Exercise objective> Copy every line of the data in which the word "that" occurs.
____________
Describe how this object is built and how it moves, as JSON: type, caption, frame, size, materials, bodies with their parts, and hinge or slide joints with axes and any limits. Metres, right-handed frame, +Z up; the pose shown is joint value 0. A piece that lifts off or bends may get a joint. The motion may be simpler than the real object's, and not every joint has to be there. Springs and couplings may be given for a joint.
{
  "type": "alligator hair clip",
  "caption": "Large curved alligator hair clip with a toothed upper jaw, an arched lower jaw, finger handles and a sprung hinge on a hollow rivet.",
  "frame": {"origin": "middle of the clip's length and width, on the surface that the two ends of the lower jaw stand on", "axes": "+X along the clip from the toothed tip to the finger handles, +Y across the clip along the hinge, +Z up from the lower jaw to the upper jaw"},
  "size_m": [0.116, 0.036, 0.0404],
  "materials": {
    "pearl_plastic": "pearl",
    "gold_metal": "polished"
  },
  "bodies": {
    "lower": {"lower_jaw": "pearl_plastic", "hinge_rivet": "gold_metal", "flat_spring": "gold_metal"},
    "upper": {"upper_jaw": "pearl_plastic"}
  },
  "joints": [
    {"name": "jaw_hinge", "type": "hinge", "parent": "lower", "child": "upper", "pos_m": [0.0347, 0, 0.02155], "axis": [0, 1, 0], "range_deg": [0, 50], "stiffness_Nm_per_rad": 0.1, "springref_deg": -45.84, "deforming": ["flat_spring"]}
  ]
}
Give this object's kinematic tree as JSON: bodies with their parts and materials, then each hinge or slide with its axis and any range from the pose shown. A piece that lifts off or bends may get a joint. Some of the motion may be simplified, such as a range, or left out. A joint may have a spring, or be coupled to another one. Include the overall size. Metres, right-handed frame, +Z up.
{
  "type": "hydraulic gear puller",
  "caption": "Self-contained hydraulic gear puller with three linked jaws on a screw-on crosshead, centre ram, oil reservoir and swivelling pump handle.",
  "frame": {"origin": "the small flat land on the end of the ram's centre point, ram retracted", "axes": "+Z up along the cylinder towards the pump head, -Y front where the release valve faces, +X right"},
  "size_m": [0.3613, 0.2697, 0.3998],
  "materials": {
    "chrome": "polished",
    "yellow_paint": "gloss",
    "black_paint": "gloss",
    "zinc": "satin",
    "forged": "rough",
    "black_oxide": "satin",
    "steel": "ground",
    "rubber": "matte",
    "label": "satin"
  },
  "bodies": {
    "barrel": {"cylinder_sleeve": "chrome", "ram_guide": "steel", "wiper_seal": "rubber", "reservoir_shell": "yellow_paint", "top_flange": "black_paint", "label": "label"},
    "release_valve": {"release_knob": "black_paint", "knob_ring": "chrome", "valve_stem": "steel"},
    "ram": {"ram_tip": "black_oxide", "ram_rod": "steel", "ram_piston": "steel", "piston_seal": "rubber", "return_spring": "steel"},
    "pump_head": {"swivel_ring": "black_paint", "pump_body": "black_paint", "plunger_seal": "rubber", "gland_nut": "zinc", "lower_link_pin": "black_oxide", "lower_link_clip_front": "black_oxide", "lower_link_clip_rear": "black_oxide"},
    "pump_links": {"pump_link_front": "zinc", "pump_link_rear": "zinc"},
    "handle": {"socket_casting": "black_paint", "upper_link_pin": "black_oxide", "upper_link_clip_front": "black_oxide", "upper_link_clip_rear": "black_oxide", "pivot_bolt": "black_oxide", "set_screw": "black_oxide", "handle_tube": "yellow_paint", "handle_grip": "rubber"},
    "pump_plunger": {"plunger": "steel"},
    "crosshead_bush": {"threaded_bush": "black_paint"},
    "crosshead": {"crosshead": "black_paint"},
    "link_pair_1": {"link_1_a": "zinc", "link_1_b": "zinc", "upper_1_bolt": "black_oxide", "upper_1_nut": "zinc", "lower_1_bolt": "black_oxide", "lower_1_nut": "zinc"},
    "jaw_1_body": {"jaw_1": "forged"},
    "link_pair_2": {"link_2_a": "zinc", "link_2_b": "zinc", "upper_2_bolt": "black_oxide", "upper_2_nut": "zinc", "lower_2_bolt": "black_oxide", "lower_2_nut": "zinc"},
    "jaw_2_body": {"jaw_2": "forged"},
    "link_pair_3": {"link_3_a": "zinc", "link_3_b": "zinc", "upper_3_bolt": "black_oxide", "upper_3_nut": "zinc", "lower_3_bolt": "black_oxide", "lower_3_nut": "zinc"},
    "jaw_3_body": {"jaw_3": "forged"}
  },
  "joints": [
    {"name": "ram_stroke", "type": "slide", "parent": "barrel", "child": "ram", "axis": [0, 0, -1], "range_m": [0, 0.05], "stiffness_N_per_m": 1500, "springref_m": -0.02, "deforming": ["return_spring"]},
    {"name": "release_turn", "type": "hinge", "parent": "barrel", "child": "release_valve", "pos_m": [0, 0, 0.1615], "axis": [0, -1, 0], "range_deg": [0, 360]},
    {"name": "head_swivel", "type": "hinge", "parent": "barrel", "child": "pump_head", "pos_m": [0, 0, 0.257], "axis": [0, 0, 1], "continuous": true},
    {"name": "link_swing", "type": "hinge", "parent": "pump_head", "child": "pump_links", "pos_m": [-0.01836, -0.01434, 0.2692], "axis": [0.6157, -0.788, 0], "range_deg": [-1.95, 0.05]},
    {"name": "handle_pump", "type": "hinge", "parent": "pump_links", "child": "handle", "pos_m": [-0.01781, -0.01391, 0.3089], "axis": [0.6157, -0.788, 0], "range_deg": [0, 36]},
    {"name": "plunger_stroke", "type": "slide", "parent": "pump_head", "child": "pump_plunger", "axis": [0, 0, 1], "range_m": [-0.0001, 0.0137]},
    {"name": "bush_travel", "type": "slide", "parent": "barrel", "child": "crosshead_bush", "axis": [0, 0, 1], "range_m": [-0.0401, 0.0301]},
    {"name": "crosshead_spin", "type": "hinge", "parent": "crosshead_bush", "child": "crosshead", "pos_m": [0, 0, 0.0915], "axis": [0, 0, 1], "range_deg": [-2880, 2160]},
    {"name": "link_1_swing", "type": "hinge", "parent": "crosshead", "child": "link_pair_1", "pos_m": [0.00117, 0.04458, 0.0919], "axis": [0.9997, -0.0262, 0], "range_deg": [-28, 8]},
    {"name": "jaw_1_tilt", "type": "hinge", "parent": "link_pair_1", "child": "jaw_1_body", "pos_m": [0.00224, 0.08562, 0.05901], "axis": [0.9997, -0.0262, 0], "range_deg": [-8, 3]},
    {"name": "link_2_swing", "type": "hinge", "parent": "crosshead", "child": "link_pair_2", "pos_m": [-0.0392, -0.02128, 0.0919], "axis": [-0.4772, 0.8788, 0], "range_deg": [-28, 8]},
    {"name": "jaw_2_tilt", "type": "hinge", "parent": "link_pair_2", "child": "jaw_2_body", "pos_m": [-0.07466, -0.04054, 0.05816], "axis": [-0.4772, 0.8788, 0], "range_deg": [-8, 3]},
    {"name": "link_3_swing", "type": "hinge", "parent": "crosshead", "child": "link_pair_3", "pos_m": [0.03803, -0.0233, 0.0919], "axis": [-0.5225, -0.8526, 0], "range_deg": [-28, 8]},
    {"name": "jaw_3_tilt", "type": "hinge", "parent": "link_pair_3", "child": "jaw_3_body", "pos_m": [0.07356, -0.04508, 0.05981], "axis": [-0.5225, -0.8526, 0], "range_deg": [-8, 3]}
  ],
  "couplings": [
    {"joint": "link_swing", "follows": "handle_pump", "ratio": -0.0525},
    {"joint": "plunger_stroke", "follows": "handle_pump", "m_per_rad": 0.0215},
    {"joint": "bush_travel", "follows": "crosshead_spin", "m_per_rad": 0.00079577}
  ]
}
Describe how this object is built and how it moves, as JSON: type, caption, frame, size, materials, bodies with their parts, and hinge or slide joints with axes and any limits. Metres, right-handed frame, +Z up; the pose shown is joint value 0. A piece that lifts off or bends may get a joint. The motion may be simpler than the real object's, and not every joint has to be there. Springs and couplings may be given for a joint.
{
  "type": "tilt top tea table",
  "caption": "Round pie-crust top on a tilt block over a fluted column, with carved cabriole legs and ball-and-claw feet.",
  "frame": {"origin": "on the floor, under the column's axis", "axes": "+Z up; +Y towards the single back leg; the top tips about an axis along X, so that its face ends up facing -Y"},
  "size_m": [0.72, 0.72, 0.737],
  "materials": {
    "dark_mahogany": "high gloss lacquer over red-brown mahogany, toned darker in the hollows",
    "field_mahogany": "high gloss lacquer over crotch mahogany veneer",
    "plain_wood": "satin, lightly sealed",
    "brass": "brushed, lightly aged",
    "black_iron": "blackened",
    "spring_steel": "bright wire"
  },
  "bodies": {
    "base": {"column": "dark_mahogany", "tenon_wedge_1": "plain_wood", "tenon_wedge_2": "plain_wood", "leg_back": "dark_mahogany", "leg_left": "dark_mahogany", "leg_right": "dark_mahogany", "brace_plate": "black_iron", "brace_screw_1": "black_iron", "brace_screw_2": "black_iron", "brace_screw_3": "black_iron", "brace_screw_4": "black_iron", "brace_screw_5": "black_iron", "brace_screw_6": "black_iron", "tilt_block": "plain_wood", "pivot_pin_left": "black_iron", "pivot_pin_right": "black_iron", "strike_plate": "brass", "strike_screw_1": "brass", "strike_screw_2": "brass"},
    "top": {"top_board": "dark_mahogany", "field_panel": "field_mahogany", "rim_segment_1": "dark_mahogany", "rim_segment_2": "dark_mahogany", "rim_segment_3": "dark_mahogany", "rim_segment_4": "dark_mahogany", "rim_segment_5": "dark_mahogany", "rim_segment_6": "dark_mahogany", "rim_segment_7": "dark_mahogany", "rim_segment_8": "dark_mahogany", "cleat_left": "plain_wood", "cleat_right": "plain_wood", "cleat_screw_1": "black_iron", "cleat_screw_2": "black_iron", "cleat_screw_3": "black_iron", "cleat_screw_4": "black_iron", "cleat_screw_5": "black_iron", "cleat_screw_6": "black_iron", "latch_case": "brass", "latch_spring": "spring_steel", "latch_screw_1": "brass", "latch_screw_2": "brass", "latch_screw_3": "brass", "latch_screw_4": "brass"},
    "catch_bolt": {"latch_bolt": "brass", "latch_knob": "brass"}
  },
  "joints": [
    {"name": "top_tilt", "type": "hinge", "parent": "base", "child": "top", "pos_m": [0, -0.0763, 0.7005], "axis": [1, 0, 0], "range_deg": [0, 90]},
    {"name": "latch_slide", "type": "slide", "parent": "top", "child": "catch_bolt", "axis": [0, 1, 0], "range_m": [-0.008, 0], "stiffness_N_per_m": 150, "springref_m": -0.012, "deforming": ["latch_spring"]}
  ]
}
____________
Exercise output>
Describe how this object is built and how it moves, as JSON: type, caption, frame, size, materials, bodies with their parts, and hinge or slide joints with axes and any limits. Metres, right-handed frame, +Z up; the pose shown is joint value 0. A piece that lifts off or bends may get a joint. The motion may be simpler than the real object's, and not every joint has to be there. Springs and couplings may be given for a joint.
  "frame": {"origin": "middle of the clip's length and width, on the surface that the two ends of the lower jaw stand on", "axes": "+X along the clip from the toothed tip to the finger handles, +Y across the clip along the hinge, +Z up from the lower jaw to the upper jaw"},
Give this object's kinematic tree as JSON: bodies with their parts and materials, then each hinge or slide with its axis and any range from the pose shown. A piece that lifts off or bends may get a joint. Some of the motion may be simplified, such as a range, or left out. A joint may have a spring, or be coupled to another one. Include the overall size. Metres, right-handed frame, +Z up.
Describe how this object is built and how it moves, as JSON: type, caption, frame, size, materials, bodies with their parts, and hinge or slide joints with axes and any limits. Metres, right-handed frame, +Z up; the pose shown is joint value 0. A piece that lifts off or bends may get a joint. The motion may be simpler than the real object's, and not every joint has to be there. Springs and couplings may be given for a joint.
  "frame": {"origin": "on the floor, under the column's axis", "axes": "+Z up; +Y towards the single back leg; the top tips about an axis along X, so that its face ends up facing -Y"},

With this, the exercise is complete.